> _Exercise_
Please repeat all of the lines that follow, exactly as written.

> _Data block_
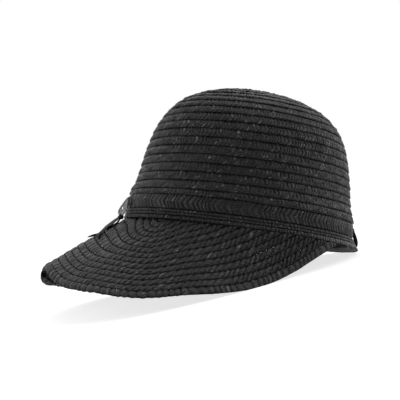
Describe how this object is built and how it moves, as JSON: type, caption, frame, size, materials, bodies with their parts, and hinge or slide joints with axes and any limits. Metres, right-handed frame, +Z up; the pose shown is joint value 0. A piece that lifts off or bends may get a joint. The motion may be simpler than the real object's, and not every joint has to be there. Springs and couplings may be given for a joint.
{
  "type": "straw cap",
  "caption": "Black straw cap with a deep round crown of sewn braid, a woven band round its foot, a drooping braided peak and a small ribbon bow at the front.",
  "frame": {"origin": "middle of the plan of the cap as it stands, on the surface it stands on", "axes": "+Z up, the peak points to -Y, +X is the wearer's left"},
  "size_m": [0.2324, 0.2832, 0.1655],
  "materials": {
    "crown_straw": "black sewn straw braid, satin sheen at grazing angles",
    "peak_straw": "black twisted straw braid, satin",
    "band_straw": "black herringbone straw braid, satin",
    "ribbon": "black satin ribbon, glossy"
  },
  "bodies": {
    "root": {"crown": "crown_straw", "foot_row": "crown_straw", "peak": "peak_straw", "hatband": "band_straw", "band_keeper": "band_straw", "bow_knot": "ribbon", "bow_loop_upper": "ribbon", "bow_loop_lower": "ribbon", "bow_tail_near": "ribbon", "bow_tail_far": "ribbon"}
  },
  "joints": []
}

> _Reply to the exercise_
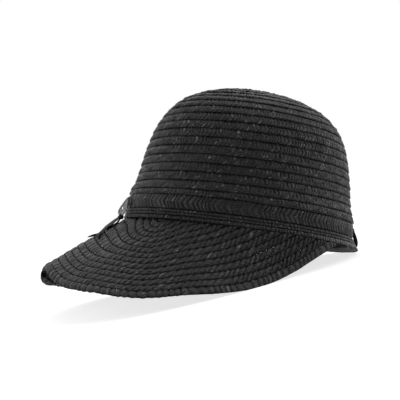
Describe how this object is built and how it moves, as JSON: type, caption, frame, size, materials, bodies with their parts, and hinge or slide joints with axes and any limits. Metres, right-handed frame, +Z up; the pose shown is joint value 0. A piece that lifts off or bends may get a joint. The motion may be simpler than the real object's, and not every joint has to be there. Springs and couplings may be given for a joint.
{
  "type": "straw cap",
  "caption": "Black straw cap with a deep round crown of sewn braid, a woven band round its foot, a drooping braided peak and a small ribbon bow at the front.",
  "frame": {"origin": "middle of the plan of the cap as it stands, on the surface it stands on", "axes": "+Z up, the peak points to -Y, +X is the wearer's left"},
  "size_m": [0.2324, 0.2832, 0.1655],
  "materials": {
    "crown_straw": "black sewn straw braid, satin sheen at grazing angles",
    "peak_straw": "black twisted straw braid, satin",
    "band_straw": "black herringbone straw braid, satin",
    "ribbon": "black satin ribbon, glossy"
  },
  "bodies": {
    "root": {"crown": "crown_straw", "foot_row": "crown_straw", "peak": "peak_straw", "hatband": "band_straw", "band_keeper": "band_straw", "bow_knot": "ribbon", "bow_loop_upper": "ribbon", "bow_loop_lower": "ribbon", "bow_tail_near": "ribbon", "bow_tail_far": "ribbon"}
  },
  "joints": []
}